- Directions
Transcribe only the lines of the listing below from the one holding "Continue the FreeCAD" through the one holding "card of the", inclusive, without any change.
begin Raw data
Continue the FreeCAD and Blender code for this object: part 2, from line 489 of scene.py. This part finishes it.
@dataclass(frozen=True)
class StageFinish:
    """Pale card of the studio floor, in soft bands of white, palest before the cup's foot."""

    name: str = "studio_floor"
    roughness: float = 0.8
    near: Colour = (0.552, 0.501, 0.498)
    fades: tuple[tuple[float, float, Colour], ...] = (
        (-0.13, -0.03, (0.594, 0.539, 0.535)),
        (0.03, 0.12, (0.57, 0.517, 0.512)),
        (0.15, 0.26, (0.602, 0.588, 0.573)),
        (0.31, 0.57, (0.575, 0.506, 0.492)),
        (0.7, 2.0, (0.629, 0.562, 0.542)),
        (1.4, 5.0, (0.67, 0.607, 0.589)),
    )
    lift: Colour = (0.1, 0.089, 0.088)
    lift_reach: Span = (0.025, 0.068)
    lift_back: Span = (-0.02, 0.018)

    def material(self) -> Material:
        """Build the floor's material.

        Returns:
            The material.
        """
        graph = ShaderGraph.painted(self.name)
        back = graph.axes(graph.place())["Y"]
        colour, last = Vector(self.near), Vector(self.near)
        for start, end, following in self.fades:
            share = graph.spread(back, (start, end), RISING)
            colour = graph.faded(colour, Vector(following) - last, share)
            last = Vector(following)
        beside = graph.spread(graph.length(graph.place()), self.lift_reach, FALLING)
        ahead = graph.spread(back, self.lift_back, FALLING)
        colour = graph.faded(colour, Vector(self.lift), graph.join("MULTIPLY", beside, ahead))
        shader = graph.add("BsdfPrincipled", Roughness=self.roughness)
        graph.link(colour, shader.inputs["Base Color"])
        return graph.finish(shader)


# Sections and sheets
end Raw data
begin Raw data
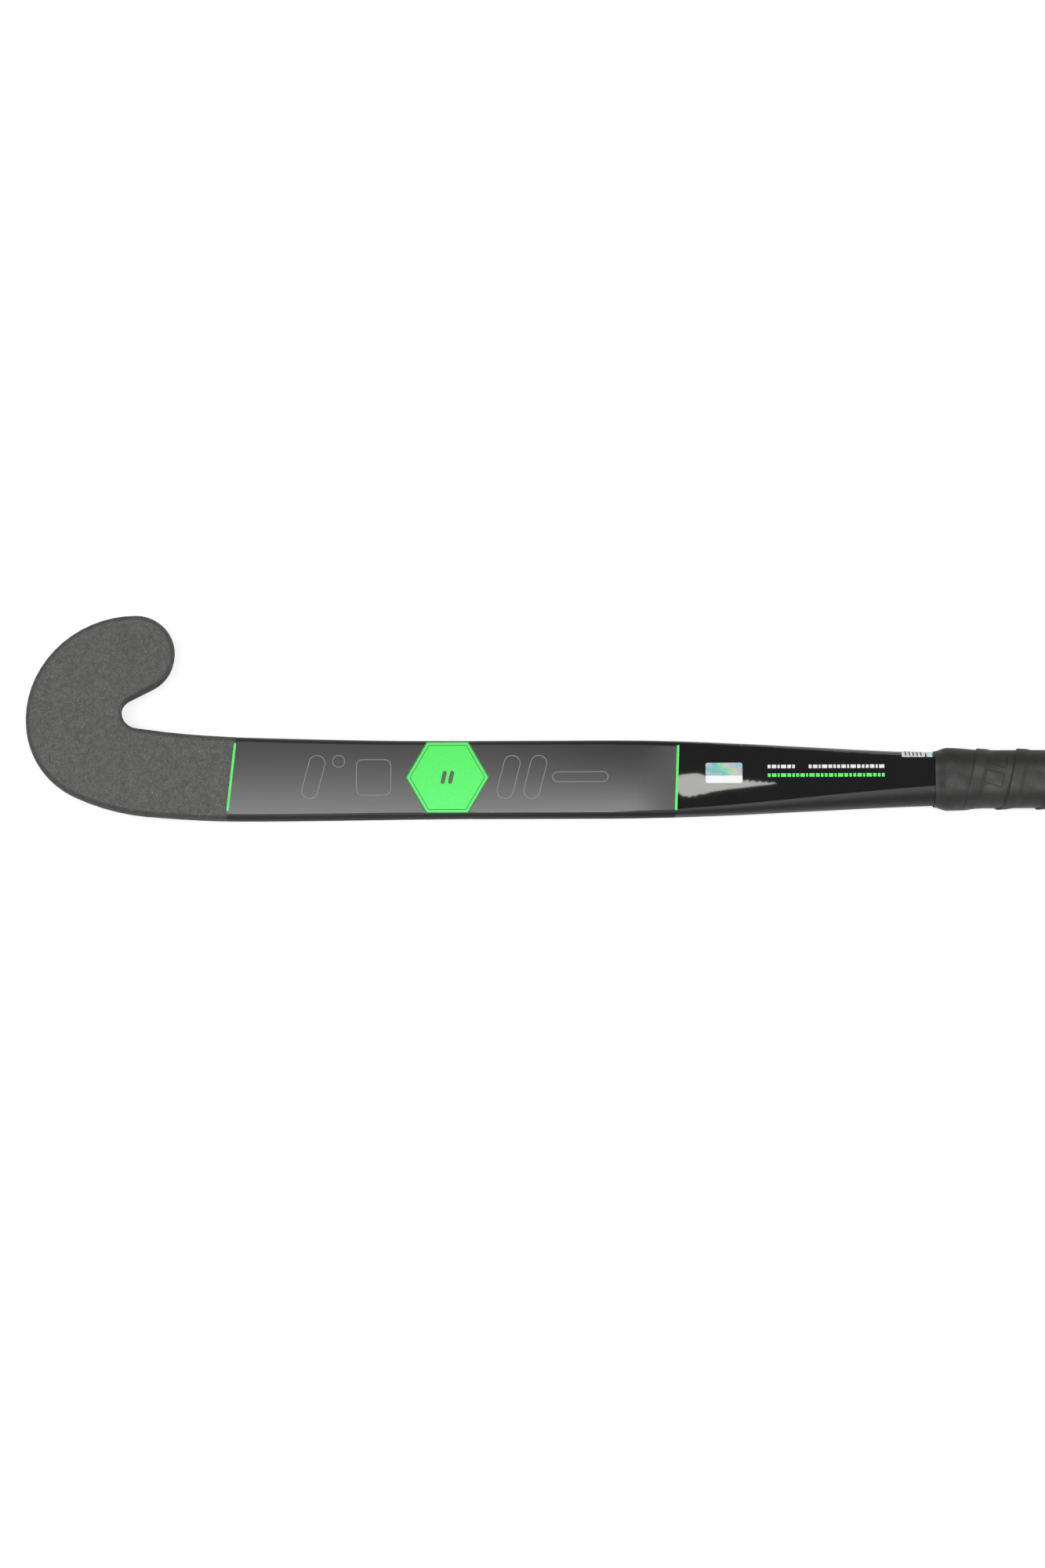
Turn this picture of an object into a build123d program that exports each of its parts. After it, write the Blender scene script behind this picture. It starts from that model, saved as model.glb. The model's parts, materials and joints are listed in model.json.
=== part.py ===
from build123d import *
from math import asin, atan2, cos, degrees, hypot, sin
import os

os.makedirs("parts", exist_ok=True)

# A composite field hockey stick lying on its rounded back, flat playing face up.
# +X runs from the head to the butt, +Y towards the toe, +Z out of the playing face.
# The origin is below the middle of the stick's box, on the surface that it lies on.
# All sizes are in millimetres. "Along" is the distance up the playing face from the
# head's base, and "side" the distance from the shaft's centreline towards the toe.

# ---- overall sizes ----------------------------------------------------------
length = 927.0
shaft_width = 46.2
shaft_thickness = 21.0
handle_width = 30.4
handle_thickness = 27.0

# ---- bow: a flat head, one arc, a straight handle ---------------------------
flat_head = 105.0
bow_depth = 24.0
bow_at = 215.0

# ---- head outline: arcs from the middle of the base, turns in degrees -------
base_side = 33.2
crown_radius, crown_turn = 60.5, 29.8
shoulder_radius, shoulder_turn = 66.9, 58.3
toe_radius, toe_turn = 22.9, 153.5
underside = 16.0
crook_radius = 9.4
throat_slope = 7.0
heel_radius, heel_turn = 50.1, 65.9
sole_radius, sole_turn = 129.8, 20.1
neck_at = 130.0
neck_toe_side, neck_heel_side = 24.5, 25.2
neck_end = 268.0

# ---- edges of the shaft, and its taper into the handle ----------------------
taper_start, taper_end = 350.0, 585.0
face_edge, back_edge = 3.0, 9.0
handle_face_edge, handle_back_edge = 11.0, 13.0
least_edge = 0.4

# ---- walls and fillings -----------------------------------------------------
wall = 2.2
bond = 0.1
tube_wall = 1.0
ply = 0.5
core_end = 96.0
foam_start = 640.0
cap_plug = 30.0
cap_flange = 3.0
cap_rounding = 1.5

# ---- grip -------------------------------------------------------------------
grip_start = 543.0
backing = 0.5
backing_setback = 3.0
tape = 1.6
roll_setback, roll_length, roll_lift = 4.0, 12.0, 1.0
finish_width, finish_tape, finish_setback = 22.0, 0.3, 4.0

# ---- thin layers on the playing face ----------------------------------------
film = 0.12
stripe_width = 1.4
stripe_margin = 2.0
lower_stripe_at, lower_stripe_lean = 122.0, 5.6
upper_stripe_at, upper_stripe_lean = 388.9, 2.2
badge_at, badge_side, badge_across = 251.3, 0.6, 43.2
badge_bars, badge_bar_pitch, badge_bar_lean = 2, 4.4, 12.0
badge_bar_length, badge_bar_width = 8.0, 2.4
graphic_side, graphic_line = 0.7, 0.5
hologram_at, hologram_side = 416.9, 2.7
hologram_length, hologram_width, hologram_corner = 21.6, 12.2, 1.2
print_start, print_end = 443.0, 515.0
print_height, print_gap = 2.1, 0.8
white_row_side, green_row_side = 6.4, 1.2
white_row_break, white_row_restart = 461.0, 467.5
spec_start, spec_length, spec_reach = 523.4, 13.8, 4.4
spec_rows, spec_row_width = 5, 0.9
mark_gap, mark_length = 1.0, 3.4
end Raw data
- Written answer
Continue the FreeCAD and Blender code for this object: part 2, from line 489 of scene.py. This part finishes it.
@dataclass(frozen=True)
class StageFinish:
    """Pale card of the studio floor, in soft bands of white, palest before the cup's foot."""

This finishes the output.